* GIVEN EXERCISE:
Output exactly, and only, the lines from the line containing "Recreate this object" through the line containing "width = 16.0", both included.

* Items from a data source:
# # # # # # #
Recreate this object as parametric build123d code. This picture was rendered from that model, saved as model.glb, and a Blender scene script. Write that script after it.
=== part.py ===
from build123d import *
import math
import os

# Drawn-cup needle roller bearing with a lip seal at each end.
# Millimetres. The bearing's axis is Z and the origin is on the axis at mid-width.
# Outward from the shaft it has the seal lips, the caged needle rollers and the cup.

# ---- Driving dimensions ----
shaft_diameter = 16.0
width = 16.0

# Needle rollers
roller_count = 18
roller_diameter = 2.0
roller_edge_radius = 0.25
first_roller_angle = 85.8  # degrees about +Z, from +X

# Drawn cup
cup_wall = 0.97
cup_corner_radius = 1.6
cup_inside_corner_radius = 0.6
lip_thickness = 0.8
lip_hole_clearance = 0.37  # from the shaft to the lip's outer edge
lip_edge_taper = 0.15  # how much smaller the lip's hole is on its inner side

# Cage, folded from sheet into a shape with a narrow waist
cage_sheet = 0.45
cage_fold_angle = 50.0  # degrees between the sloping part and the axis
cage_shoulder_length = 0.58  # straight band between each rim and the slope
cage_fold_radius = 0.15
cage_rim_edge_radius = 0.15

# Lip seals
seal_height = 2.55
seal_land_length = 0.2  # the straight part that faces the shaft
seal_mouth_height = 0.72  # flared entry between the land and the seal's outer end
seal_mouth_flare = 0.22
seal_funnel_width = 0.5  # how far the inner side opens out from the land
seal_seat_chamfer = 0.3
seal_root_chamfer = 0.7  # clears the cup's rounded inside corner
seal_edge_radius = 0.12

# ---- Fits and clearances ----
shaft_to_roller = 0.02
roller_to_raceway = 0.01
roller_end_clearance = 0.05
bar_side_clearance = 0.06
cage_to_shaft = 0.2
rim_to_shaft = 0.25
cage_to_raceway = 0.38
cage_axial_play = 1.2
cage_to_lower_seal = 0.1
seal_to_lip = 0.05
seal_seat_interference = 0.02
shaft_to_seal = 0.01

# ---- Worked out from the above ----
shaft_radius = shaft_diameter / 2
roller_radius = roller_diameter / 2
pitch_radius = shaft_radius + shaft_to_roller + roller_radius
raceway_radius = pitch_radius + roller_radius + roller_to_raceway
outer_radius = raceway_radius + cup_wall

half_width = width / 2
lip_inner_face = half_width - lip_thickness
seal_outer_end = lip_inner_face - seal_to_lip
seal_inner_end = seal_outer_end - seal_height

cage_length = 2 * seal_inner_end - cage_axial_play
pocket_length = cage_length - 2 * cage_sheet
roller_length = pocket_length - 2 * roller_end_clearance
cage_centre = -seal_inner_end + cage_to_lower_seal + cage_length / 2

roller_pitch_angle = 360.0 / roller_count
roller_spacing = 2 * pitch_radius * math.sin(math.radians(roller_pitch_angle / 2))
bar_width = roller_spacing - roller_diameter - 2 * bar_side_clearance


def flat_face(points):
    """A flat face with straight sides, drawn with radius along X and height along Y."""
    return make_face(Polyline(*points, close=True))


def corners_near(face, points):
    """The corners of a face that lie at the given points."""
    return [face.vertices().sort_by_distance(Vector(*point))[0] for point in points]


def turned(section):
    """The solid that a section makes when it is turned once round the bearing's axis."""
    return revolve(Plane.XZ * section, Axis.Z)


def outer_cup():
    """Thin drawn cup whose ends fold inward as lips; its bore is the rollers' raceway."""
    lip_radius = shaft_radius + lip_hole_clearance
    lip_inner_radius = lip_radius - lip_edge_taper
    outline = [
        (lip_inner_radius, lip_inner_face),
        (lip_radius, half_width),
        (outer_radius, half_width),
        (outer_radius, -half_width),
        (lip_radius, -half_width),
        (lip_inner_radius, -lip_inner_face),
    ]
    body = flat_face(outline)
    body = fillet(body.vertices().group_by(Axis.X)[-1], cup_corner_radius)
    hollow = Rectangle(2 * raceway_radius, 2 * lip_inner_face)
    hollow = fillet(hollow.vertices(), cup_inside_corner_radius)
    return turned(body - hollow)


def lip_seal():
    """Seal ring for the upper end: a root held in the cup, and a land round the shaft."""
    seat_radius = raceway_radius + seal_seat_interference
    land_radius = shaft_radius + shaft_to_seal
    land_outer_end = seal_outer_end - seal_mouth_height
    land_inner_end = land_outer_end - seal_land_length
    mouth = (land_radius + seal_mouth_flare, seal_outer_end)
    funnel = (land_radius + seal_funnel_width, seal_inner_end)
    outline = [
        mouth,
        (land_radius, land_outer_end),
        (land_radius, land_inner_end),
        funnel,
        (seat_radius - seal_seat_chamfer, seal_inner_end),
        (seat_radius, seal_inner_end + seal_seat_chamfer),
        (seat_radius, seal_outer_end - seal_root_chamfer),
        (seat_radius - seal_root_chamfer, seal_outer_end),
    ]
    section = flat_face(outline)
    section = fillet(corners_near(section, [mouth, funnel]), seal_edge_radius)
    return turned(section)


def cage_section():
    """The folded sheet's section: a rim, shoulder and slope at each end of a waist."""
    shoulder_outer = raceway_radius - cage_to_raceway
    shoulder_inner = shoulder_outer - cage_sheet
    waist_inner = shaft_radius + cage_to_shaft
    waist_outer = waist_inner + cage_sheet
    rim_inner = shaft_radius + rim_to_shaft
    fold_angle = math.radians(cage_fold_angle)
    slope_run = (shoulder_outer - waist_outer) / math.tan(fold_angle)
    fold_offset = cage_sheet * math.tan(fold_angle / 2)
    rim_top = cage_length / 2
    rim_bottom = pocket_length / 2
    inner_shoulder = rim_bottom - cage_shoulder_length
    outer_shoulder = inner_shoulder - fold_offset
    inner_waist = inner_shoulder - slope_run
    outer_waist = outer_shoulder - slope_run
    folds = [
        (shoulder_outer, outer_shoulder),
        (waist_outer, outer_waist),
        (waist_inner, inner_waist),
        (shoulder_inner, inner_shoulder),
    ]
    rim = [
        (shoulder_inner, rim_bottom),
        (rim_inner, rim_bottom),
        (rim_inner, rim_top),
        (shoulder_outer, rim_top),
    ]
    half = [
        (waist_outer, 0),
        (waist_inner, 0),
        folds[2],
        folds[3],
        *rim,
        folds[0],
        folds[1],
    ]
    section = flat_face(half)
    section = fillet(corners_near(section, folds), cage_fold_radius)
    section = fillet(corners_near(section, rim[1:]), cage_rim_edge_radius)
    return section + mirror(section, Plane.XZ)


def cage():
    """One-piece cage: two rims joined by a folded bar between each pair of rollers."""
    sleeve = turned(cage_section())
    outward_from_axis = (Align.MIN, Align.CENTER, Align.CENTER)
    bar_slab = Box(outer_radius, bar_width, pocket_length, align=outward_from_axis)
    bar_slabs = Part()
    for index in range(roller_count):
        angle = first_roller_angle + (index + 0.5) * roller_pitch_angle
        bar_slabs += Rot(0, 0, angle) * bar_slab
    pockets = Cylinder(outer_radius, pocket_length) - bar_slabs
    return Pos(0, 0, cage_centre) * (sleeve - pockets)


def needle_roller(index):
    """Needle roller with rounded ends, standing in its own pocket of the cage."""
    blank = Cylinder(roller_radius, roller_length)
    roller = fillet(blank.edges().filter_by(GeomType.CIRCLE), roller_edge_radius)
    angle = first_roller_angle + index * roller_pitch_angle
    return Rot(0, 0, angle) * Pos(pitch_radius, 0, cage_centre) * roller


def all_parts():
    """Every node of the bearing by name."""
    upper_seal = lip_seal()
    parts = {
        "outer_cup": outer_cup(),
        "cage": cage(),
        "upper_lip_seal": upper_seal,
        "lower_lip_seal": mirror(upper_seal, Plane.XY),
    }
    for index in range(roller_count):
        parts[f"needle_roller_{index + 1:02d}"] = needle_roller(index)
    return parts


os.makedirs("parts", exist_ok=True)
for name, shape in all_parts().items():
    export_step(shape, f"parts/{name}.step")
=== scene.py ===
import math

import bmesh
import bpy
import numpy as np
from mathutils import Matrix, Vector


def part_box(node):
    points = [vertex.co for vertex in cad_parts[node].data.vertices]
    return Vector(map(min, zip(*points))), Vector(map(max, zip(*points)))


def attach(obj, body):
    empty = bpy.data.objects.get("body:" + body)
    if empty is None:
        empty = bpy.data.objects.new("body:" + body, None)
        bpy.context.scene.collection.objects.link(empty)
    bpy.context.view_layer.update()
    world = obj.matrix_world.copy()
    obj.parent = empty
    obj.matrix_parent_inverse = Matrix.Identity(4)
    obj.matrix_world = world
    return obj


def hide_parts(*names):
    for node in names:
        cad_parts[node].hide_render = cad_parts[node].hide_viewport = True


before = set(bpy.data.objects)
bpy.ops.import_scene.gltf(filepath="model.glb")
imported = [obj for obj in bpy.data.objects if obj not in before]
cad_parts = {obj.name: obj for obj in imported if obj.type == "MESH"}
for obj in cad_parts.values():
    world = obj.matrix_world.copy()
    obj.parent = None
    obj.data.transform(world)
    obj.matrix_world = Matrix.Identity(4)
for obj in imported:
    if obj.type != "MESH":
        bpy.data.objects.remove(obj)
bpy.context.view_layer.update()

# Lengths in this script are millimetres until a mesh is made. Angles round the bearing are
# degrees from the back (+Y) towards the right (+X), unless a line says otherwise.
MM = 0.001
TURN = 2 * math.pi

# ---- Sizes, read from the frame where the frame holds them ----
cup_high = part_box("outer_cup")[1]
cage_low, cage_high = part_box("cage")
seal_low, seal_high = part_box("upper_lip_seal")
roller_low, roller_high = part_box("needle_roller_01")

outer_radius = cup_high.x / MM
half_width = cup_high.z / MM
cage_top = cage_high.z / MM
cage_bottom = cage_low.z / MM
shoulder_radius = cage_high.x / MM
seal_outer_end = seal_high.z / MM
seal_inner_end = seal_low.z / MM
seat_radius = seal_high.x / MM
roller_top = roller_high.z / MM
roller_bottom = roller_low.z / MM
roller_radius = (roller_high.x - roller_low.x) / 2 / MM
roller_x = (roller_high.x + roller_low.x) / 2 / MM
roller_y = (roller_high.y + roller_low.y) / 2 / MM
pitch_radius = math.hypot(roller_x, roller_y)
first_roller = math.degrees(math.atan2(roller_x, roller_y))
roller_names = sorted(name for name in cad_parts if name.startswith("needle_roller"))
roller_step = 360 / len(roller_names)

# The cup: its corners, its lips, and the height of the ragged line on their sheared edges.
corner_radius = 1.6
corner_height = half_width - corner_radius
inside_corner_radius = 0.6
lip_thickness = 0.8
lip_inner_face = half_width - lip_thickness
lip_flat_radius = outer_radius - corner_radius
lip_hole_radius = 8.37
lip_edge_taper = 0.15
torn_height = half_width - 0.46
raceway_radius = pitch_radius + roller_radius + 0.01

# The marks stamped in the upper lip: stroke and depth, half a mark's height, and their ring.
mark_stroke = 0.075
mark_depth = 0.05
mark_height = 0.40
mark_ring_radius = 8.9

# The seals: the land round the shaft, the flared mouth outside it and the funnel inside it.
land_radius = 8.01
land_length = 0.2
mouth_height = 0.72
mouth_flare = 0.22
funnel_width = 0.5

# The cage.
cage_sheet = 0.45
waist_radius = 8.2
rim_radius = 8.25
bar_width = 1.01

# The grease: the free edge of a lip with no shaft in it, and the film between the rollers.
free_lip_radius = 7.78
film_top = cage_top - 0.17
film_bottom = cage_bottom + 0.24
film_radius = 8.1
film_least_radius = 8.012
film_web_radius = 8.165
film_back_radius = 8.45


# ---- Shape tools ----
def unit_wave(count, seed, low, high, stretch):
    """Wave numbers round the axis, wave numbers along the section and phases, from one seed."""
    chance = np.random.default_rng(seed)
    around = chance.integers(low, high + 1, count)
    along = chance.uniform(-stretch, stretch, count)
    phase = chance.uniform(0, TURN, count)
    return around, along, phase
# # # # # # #
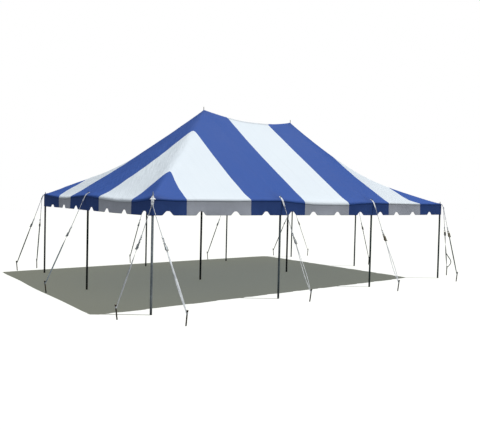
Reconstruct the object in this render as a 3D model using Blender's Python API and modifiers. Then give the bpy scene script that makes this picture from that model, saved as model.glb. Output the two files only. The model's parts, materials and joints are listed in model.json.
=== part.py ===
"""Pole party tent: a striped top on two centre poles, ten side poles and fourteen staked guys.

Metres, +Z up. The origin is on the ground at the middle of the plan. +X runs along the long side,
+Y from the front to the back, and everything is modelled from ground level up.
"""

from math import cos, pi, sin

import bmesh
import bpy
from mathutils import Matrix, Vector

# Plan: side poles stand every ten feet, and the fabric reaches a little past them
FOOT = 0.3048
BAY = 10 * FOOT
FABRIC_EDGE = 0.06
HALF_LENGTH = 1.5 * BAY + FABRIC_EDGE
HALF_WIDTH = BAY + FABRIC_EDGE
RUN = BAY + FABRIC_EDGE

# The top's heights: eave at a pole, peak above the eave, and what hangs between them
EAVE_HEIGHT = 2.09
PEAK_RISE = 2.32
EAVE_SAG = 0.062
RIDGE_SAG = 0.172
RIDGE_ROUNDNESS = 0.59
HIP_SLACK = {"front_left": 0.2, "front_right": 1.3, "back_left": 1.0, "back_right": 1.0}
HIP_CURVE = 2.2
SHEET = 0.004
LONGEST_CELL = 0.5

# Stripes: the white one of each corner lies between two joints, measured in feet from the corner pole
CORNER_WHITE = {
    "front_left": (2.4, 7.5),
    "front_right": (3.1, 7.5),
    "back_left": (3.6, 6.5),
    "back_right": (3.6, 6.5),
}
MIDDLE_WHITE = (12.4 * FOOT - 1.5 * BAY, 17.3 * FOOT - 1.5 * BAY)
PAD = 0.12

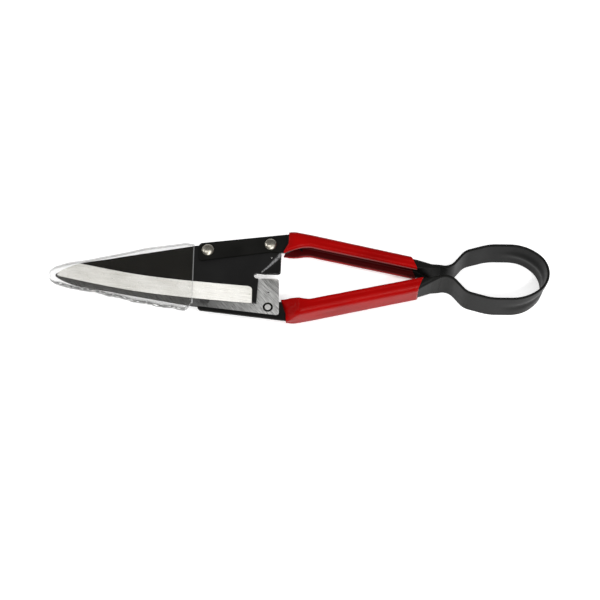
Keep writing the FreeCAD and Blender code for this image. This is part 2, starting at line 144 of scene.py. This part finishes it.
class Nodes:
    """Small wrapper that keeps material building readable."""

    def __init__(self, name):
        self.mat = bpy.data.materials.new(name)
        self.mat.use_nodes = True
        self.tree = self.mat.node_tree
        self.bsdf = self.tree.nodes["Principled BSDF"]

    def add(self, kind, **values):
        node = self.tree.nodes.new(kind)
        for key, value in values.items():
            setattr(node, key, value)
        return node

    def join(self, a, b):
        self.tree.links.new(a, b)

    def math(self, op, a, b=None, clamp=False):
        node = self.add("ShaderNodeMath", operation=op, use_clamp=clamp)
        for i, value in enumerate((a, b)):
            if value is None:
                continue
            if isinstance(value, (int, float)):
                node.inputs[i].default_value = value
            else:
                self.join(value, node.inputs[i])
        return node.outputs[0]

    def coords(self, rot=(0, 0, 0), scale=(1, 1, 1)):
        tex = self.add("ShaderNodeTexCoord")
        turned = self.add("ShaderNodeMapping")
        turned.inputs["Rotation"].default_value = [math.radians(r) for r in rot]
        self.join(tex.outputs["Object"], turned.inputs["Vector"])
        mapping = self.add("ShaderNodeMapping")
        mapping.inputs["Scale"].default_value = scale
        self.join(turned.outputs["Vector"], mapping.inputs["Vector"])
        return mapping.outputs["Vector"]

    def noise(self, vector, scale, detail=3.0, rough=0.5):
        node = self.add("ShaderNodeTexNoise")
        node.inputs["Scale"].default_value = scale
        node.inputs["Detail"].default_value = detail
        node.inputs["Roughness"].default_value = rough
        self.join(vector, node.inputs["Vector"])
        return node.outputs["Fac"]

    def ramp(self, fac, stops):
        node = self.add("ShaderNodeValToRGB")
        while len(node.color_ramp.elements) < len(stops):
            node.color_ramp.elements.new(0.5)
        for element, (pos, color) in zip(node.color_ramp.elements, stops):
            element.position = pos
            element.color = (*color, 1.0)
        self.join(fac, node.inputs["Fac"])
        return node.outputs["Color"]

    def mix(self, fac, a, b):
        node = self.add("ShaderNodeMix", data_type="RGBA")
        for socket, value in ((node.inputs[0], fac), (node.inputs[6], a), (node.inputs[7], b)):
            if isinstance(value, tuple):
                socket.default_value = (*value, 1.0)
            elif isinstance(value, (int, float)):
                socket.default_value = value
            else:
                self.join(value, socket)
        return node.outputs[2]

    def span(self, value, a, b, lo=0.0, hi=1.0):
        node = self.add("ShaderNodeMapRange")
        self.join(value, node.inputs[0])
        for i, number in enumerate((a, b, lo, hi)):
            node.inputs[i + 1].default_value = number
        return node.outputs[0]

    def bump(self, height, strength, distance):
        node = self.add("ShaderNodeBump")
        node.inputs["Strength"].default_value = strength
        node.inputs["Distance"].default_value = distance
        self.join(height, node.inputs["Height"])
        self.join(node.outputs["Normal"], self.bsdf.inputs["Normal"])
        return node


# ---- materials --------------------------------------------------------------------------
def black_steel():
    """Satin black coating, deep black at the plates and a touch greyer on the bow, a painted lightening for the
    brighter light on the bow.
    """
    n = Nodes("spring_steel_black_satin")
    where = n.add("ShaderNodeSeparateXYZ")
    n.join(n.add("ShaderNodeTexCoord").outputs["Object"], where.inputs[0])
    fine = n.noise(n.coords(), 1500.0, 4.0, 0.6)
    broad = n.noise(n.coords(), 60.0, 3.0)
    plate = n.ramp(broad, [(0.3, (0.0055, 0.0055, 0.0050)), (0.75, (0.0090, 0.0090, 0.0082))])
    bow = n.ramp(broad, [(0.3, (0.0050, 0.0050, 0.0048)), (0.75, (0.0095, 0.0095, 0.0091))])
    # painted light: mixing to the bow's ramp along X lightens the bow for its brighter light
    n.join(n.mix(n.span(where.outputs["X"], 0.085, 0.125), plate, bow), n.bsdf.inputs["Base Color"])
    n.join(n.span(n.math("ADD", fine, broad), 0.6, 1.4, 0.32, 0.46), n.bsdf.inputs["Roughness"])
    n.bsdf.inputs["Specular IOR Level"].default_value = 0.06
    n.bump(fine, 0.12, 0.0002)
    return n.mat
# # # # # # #
* TASK RESPONSE:
Recreate this object as parametric build123d code. This picture was rendered from that model, saved as model.glb, and a Blender scene script. Write that script after it.
=== part.py ===
from build123d import *
import math
import os

# Drawn-cup needle roller bearing with a lip seal at each end.
# Millimetres. The bearing's axis is Z and the origin is on the axis at mid-width.
# Outward from the shaft it has the seal lips, the caged needle rollers and the cup.

# ---- Driving dimensions ----
shaft_diameter = 16.0
width = 16.0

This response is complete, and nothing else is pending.